◆ **INFORMATION SHOWN**:
•••••
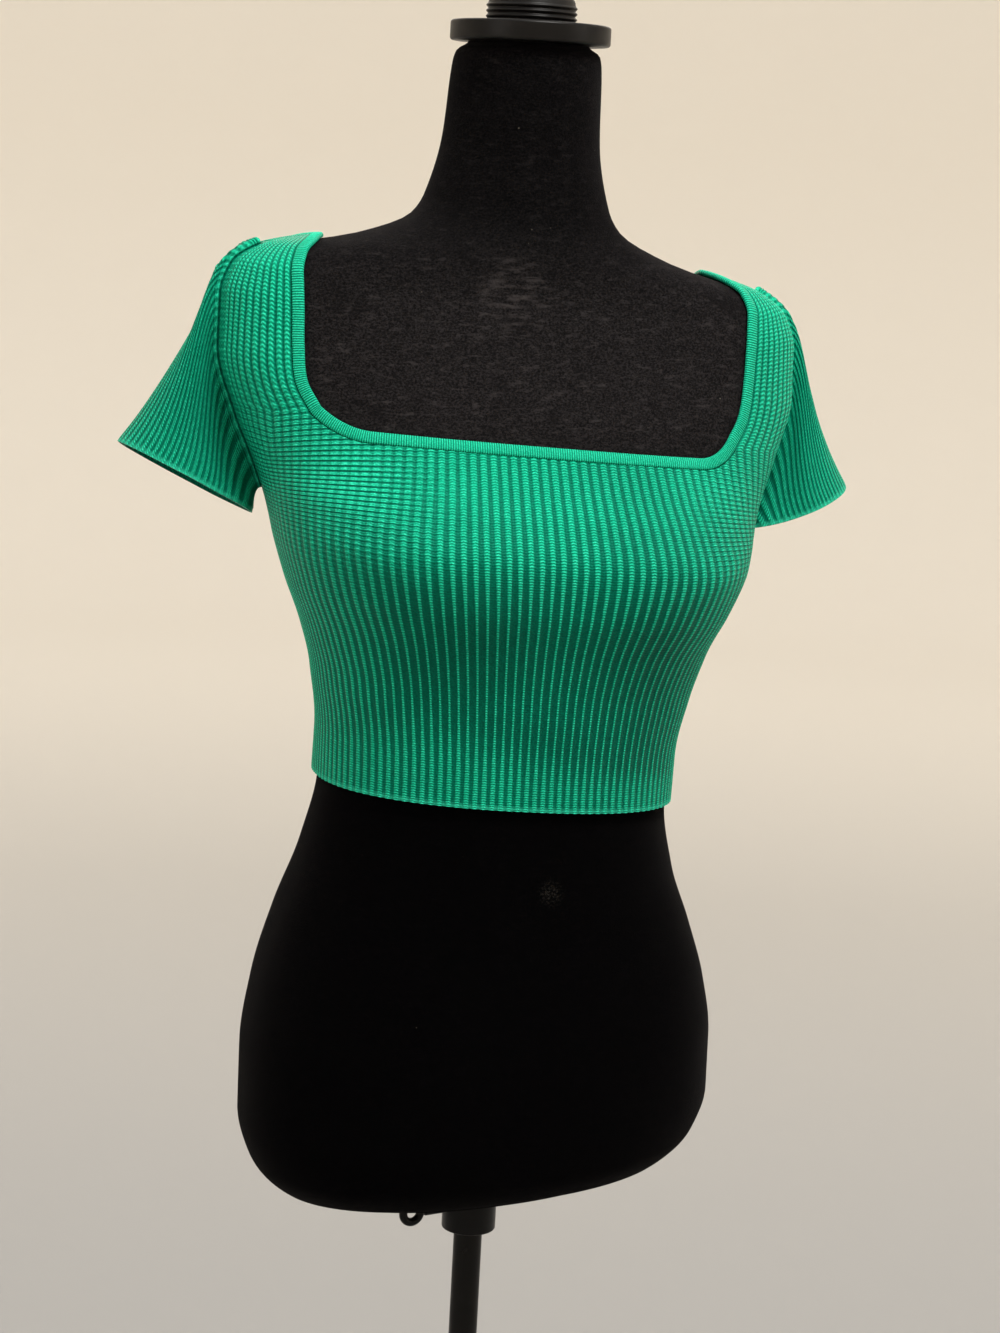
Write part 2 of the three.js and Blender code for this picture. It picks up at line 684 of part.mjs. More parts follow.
// The clamp's screw points out from the collar and ends in a ring
function screwGeometry() {
  const skin = new Skin();
  const sides = 8;
  const steps = 14;
  const reach = SCREW.reach - EYE.radius - EYE.wire - SEAM_GAP;
  const shank = new THREE.CylinderGeometry(SCREW.radius, SCREW.radius, reach - SCREW.from, sides);
  shank.rotateZ(PI / 2).translate((reach + SCREW.from) / 2, 0, 0);
  for (let i = 0; i < steps; i++) {
    const round = (2 * PI * i) / steps;
    for (let j = 0; j < sides; j++) {
      const about = (2 * PI * j) / sides;
      const radius = EYE.radius + EYE.wire * cos(about);
      skin.add(vec(SCREW.reach + radius * cos(round), EYE.wire * sin(about), radius * sin(round)));
    }
  }
  for (let i = 0; i < steps; i++) {
    for (let j = 0; j < sides; j++) {
      const nextRing = ((i + 1) % steps) * sides;
      const k = (j + 1) % sides;
      skin.quad(i * sides + j, i * sides + k, nextRing + k, nextRing + j);
    }
  }
  return { shank, ring: skin.geometry() };
}

function mesh(name, geometry, material) {
  const piece = new THREE.Mesh(geometry, material);
  piece.name = name;
  return piece;
}

const frontPlan = planPanel(FRONT);
const backPlan = planPanel(BACK);
const armhole = armholeRun();

function clothPieces() {
  const group = new THREE.Group();
  group.add(mesh('top_front', panelGeometry(frontPlan), knit('front_knit')));
  group.add(mesh('top_back', panelGeometry(backPlan), knit('back_knit')));
  group.add(mesh('sleeve_left', sleeveGeometry(armhole, 1), knit('left_sleeve_knit')));
  group.add(mesh('sleeve_right', sleeveGeometry(armhole, -1), knit('right_sleeve_knit')));
  group.add(mesh('neck_band', bandGeometry(), knit('band_knit')));
  return group;
}

function standPieces() {
  const group = new THREE.Group();
  const cap = mesh('neck_cap', turned(discProfile(CAP.radius, -CAP.thick / 2, CAP.thick / 2, CAP.edge)), plastic());
  const nut = mesh('cap_nut', turned(nutProfile()), plastic());
  cap.position.z = CAP_HEIGHT;
  nut.position.z = CAP_HEIGHT;
  const clampTop = heightOf(CLAMP.drop);
  const bore = POLE_RADIUS + SEAM_GAP;
  const collarProfile = tubeProfile(bore, CLAMP.radius, clampTop - CLAMP.height, clampTop, CLAMP.edge);
  const collar = mesh('clamp_collar', turned(collarProfile), blackMetal());
  const poleTop = heightOf(FORM_BOTTOM_DROP) - SEAM_GAP - POLE_RADIUS * LEAN * abs(leanAt(FORM_BOTTOM_DROP));
  const poleFoot = BASE.thick + SEAM_GAP;
  const pole = mesh('pole', turned(discProfile(POLE_RADIUS, poleFoot, poleTop, 0.5)), blackMetal());
  const base = mesh('base_disc', turned(discProfile(BASE.radius, 0, BASE.thick, BASE.edge), 36), blackMetal());
  const footProfile = tubeProfile(bore, BASE_COLLAR.radius, poleFoot, poleFoot + BASE_COLLAR.height, BASE_COLLAR.edge);
  const foot = mesh('base_collar', turned(footProfile), blackMetal());
  group.add(cap, nut, collar, pole, base, foot);
  const screw = new THREE.Group();
  const { shank, ring } = screwGeometry();
  screw.add(mesh('clamp_screw', shank, blackMetal()), mesh('screw_ring', ring, blackMetal()));
  screw.rotation.z = SCREW.yaw;
  screw.position.z = heightOf(SCREW.drop);
  group.add(screw);
  return group;
}

const model = new THREE.Group();
model.add(mesh('form_torso', formGeometry(), velvet()), clothPieces(), standPieces());

export default model;
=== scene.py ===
"""A ribbed crop top with a square neck and short sleeves, on a limbless velvet dress form."""

import math

import bpy
import numpy as np
from mathutils import Matrix, Vector


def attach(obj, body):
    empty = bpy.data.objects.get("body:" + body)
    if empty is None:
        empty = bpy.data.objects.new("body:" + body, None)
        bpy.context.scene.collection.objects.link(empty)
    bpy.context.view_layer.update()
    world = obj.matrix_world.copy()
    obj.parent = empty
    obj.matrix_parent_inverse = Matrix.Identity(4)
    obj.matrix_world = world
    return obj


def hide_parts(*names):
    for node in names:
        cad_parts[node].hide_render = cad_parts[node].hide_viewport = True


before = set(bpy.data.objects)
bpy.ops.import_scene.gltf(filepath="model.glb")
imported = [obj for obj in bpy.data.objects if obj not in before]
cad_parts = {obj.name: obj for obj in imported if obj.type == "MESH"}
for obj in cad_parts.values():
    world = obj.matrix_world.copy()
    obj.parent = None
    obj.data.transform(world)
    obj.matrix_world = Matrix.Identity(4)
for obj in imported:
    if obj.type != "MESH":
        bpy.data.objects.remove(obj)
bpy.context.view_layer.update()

MM = 0.001
PI = math.pi

# Heights in millimetres. A drop is measured down from the middle of the cap's disc.
CAP_HEIGHT = 1480.0
HEM_DROP = 479.5
UNDERARM_DROP = 300.0
ARMHOLE_TOP_DROP = 151.0
FORM_TOP_DROP = 6.6
FORM_BOTTOM_DROP = 744.0

# Cloth
CLOTH_GAP = 1.9
WALL = 1.4
RIB_RISE = 0.9
SEAM_GAP = 0.3
SIDE_SEAM_Y = 19.0
SHOULDER_SEAM_Y = 10.0

# Neckline, at the panels' edge
NECK_HALF = 146.0
NECK_SHIFT = -10.0  # the worn neckline sits a little towards the wearer's right
NECK_FOOT_RISE = 14.6  # the straps start this far above the neckline's lower edge
CORNER_LEFT, CORNER_RIGHT = 34.0, 50.0  # the corners' radii on the wearer's left and right
SHOULDER_NECK = (132.0, SHOULDER_SEAM_Y, 142.0)  # x, y and drop of its ends at the shoulder seams
BAND_WIDTH = 7.7
BAND_THICK = 2.5
BAND_CLEAR = 0.7  # the band's underside stays this far over the form
BAND_SEAM = 0.4  # the gap between the panels' edge and the band

# Sleeves, given for the wearer's left. Places are x, y and drop.
SLEEVE_RIBS = 52
SLEEVE_COURSE = 2.0
SLEEVE_STAND = 3.6  # the sleeve's root rises this far out of the armhole
SLEEVE_INSET = 0.8  # the root stands this much further in than its seam gap, wall and ribs ask
ARMHOLE_MIDDLE = (183.0, 28.0, 222.0)
CUFF_CENTRE = (204.0, 30.0, 292.0)
CUFF_HANG = 6.0  # the wearer's right sleeve hangs this much lower, and the left one higher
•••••
◆ **REQUIREMENTS**: Your task is to repeat exactly the lines from the one that contains "const model = new THREE.Group();" through the one that contains "PI = math.pi", with both end lines included.

◆ **RESULT OF THIS TASK**:
const model = new THREE.Group();
model.add(mesh('form_torso', formGeometry(), velvet()), clothPieces(), standPieces());

export default model;
=== scene.py ===
"""A ribbed crop top with a square neck and short sleeves, on a limbless velvet dress form."""

import math

import bpy
import numpy as np
from mathutils import Matrix, Vector


def attach(obj, body):
    empty = bpy.data.objects.get("body:" + body)
    if empty is None:
        empty = bpy.data.objects.new("body:" + body, None)
        bpy.context.scene.collection.objects.link(empty)
    bpy.context.view_layer.update()
    world = obj.matrix_world.copy()
    obj.parent = empty
    obj.matrix_parent_inverse = Matrix.Identity(4)
    obj.matrix_world = world
    return obj


def hide_parts(*names):
    for node in names:
        cad_parts[node].hide_render = cad_parts[node].hide_viewport = True


before = set(bpy.data.objects)
bpy.ops.import_scene.gltf(filepath="model.glb")
imported = [obj for obj in bpy.data.objects if obj not in before]
cad_parts = {obj.name: obj for obj in imported if obj.type == "MESH"}
for obj in cad_parts.values():
    world = obj.matrix_world.copy()
    obj.parent = None
    obj.data.transform(world)
    obj.matrix_world = Matrix.Identity(4)
for obj in imported:
    if obj.type != "MESH":
        bpy.data.objects.remove(obj)
bpy.context.view_layer.update()

MM = 0.001
PI = math.pi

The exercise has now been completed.